►

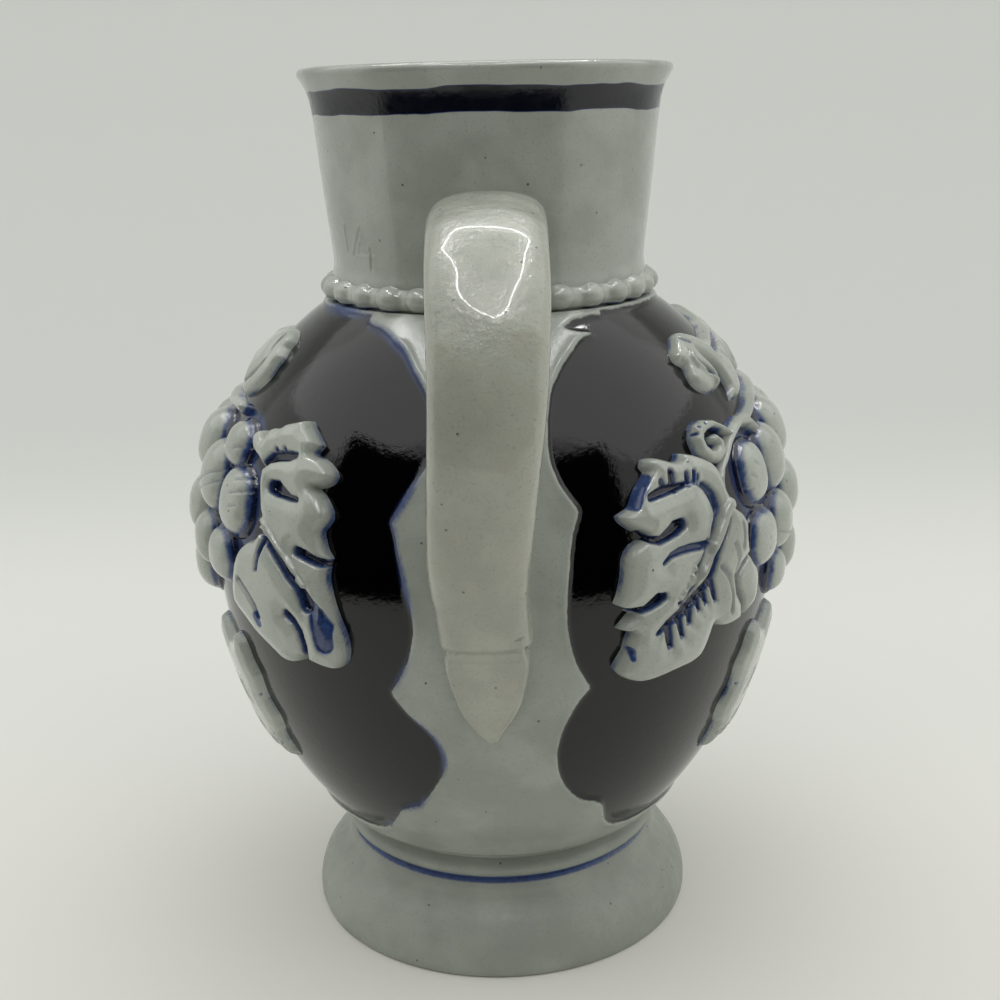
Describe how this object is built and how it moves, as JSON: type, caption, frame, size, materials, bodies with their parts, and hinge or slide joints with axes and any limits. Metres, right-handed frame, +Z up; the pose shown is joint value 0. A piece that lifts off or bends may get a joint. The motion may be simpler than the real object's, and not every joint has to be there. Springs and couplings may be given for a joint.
{
  "type": "pitcher",
  "caption": "Small footed stoneware pitcher with a round belly, a strap handle, a bead collar, a pinched pouring lip and vine relief on both sides.",
  "frame": {"origin": "middle of the flat base, on the table", "axes": "+Z up the turned body's axis; -Y to the handle, +Y to the pouring lip, +X to the right when the handle faces the viewer"},
  "size_m": [0.0878, 0.0972, 0.1215],
  "materials": {
    "grey_salt_glaze": "glossy grey salt glaze with fine dark specks",
    "dark_cobalt_glaze": "deep glossy blue-black glaze with a grey reserved field under the handle and under the lip",
    "blue_washed_relief": "glossy grey relief with cobalt blue washed into its hollows"
  },
  "bodies": {
    "root": {"foot": "grey_salt_glaze", "belly": "dark_cobalt_glaze", "neck": "grey_salt_glaze", "bead_collar": "grey_salt_glaze", "handle": "grey_salt_glaze", "handle_tongue": "grey_salt_glaze", "right_grape_bunch": "blue_washed_relief", "right_handle_side_leaf": "blue_washed_relief", "right_lip_side_leaf": "blue_washed_relief", "right_top_leaf": "blue_washed_relief", "right_low_leaf": "blue_washed_relief", "right_vine_stem": "blue_washed_relief", "right_tendril": "blue_washed_relief", "left_grape_bunch": "blue_washed_relief", "left_handle_side_leaf": "blue_washed_relief", "left_lip_side_leaf": "blue_washed_relief", "left_top_leaf": "blue_washed_relief", "left_low_leaf": "blue_washed_relief", "left_vine_stem": "blue_washed_relief", "left_tendril": "blue_washed_relief"}
  },
  "joints": []
}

◄

Quote the material exactly, leaving nothing out.

▶ Full response
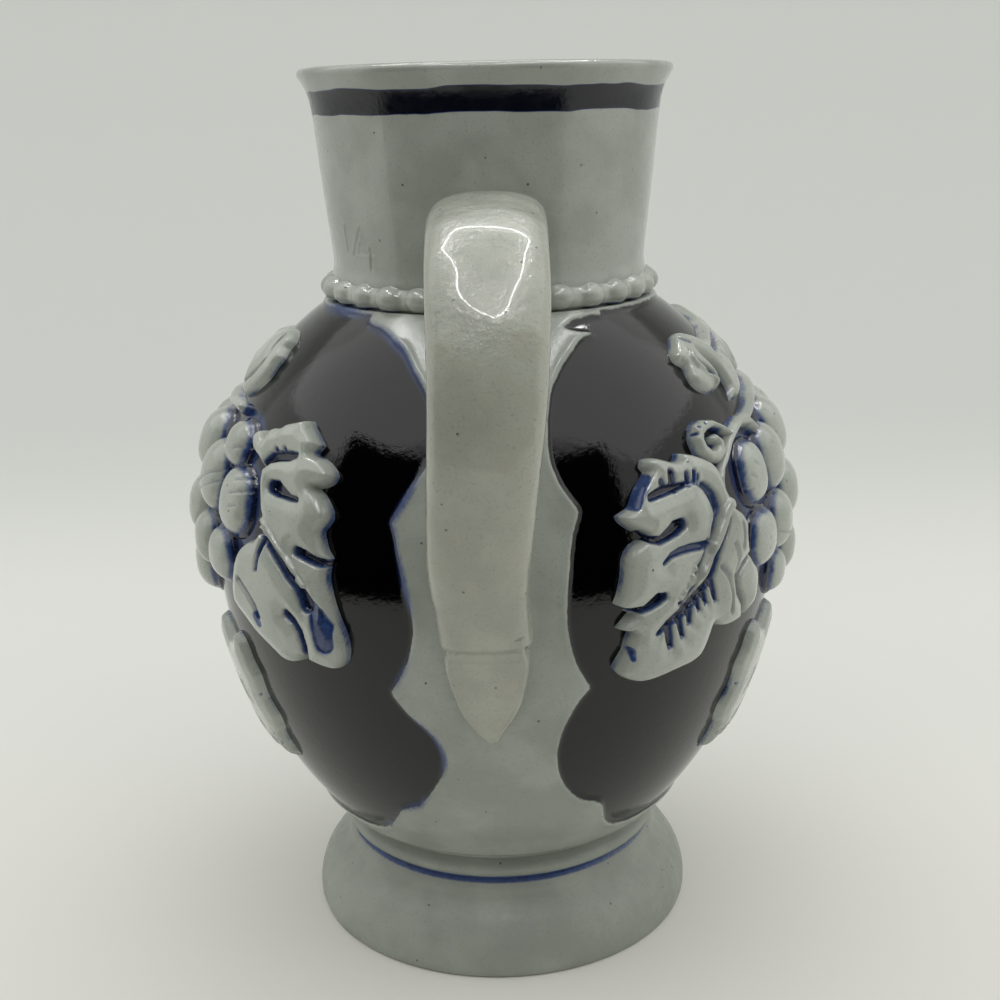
Describe how this object is built and how it moves, as JSON: type, caption, frame, size, materials, bodies with their parts, and hinge or slide joints with axes and any limits. Metres, right-handed frame, +Z up; the pose shown is joint value 0. A piece that lifts off or bends may get a joint. The motion may be simpler than the real object's, and not every joint has to be there. Springs and couplings may be given for a joint.
{
  "type": "pitcher",
  "caption": "Small footed stoneware pitcher with a round belly, a strap handle, a bead collar, a pinched pouring lip and vine relief on both sides.",
  "frame": {"origin": "middle of the flat base, on the table", "axes": "+Z up the turned body's axis; -Y to the handle, +Y to the pouring lip, +X to the right when the handle faces the viewer"},
  "size_m": [0.0878, 0.0972, 0.1215],
  "materials": {
    "grey_salt_glaze": "glossy grey salt glaze with fine dark specks",
    "dark_cobalt_glaze": "deep glossy blue-black glaze with a grey reserved field under the handle and under the lip",
    "blue_washed_relief": "glossy grey relief with cobalt blue washed into its hollows"
  },
  "bodies": {
    "root": {"foot": "grey_salt_glaze", "belly": "dark_cobalt_glaze", "neck": "grey_salt_glaze", "bead_collar": "grey_salt_glaze", "handle": "grey_salt_glaze", "handle_tongue": "grey_salt_glaze", "right_grape_bunch": "blue_washed_relief", "right_handle_side_leaf": "blue_washed_relief", "right_lip_side_leaf": "blue_washed_relief", "right_top_leaf": "blue_washed_relief", "right_low_leaf": "blue_washed_relief", "right_vine_stem": "blue_washed_relief", "right_tendril": "blue_washed_relief", "left_grape_bunch": "blue_washed_relief", "left_handle_side_leaf": "blue_washed_relief", "left_lip_side_leaf": "blue_washed_relief", "left_top_leaf": "blue_washed_relief", "left_low_leaf": "blue_washed_relief", "left_vine_stem": "blue_washed_relief", "left_tendril": "blue_washed_relief"}
  },
  "joints": []
}